Over the last decade, as a result, lower-income families were left to deal with a cascade of rising home prices without the benefit of a generous housing subsidy. Many of these families were receiving meager pay increases at the same time. And many responded — unwisely — by taking out larger mortgages than they could afford. Along with the American economy and the global financial system, they are now paying the price.

The members of the tax panel came up with an elegant solution to this unfairness. They suggested changing the mortgage deduction to a mortgage credit, which would benefit all homeowners regardless of whether they itemized. The panel also recommended reducing the amount of mortgage debt that could receive the full benefit of the credit, to well below $1 million (with regional variation). Why, after all, should someone buying a $500,000 country house get a bigger subsidy than a first-time buyer moving into a $200,000 starter home?

On Monday, while talking with Mr.
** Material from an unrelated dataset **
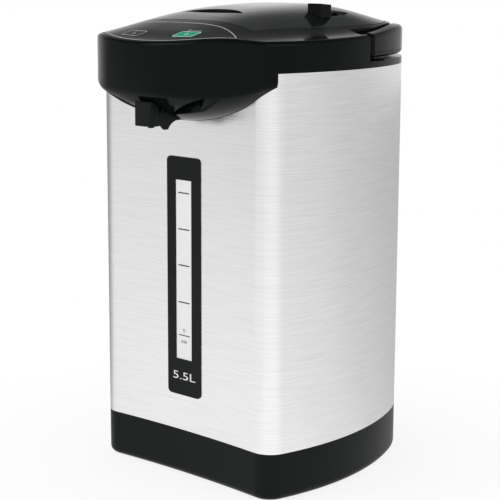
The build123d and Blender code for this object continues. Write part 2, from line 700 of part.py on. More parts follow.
def lid_knob():
    """Raised sliding knob that shuts the steam vent, with a foot held in its track."""
    x0, x1 = KNOB_X - KNOB_W / 2, KNOB_X + KNOB_W / 2
    y0, y1 = KNOB_Y - KNOB_D / 2, KNOB_Y + KNOB_D / 2
    block = slab(x0, x1, y0, y1, SHELL_TOP, FAR) - under_crown(-CLEAR, 130)
    side = Plane.YZ * make_face(Polyline(
        (y0, SHELL_TOP), (y1, SHELL_TOP), (y1, KNOB_TOP - 1.2), (y0, KNOB_TOP), close=True))
    block = block & extrude(side, amount=FAR, both=True)
    upright = [e for e in block.edges() if abs((e % 0.5).Z) > 0.95 and e.length > 3]
    block = fillet(upright, 1.5)
    y_end = TRACK_Y1 - KNOB_TRAVEL
    stem = slab(KNOB_X - TRACK_HALF + CLEAR, KNOB_X + TRACK_HALF - CLEAR, TRACK_Y0 + CLEAR,
                y_end - CLEAR, SHELL_TOP, FAR)
    stem &= under_crown(-CLEAR - 0.5, TRACK_DEPTH + 0.5)
    foot = slab(KNOB_X - TRACK_HALF - TRACK_LIP + CLEAR, KNOB_X + TRACK_HALF + TRACK_LIP - CLEAR,
                TRACK_Y0 + CLEAR, y_end - CLEAR, SHELL_TOP, FAR)
    foot &= under_crown(TRACK_ROOF + 0.7, TRACK_DEPTH - TRACK_ROOF - 1.2)
    return lead(block + stem + foot)


def lid_liner():
    """Inner lid: a shallow pan that plugs the tank's mouth."""
    body = rod(0, TANK_Y, PLUG_LOW, PLUG_HIGH, PLUG_R) - rod(
        0, TANK_Y, PLUG_LOW + LINER_T, PLUG_HIGH + 1, PLUG_R - LINER_T)
    body = body + ring(0, TANK_Y, PLUG_HIGH - LINER_T, PLUG_HIGH, GASKET_OUT + 1.0,
                       PLUG_R - LINER_T - 0.1)
    for x, y in LID_SCREWS:
        body = body + rod(x, y, PLUG_LOW, PLUG_HIGH, POST_R + 0.4)
        body -= rod(x, y, PLUG_LOW - 1, PLUG_HIGH - 2.0, SCREW_HEAD_R + CLEAR)
        body -= rod(x, y, PLUG_LOW - 1, PLUG_HIGH + 1, SCREW_R)
    return lead(body - rod(*VENT, PLUG_LOW - 1, PLUG_LOW + 3, VENT_R))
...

Rossotti, the former I.R.S. commissioner, I mentioned that the housing crash had seemed to give new relevance to the panel’s ideas, and he laughed. “This is what happens to these reports,” he said. “They get revived years later.”

Sure enough, Barack Obama has called for a new mortgage tax credit to make the tax code fairer. Politics being what they are, he hasn’t proposed a cut in the current deduction, but his idea still represents progress. John McCain has arguably gone further, saying that as president he would want to send Congress a tax plan along the lines of the Bush panel’s — and then demand an up or down vote with no amendments.

It would be nice if the next version of the plan also got rid of the needless 1997 tax break for house price appreciation. There’s just no reason the government should be encouraging people to invest a spare $100,000 in a bigger house rather than, say, in the stock market, where a company might be able to put the capital to more productive use.

By now, it should be obvious that not every dollar spent on real estate is such a good investment.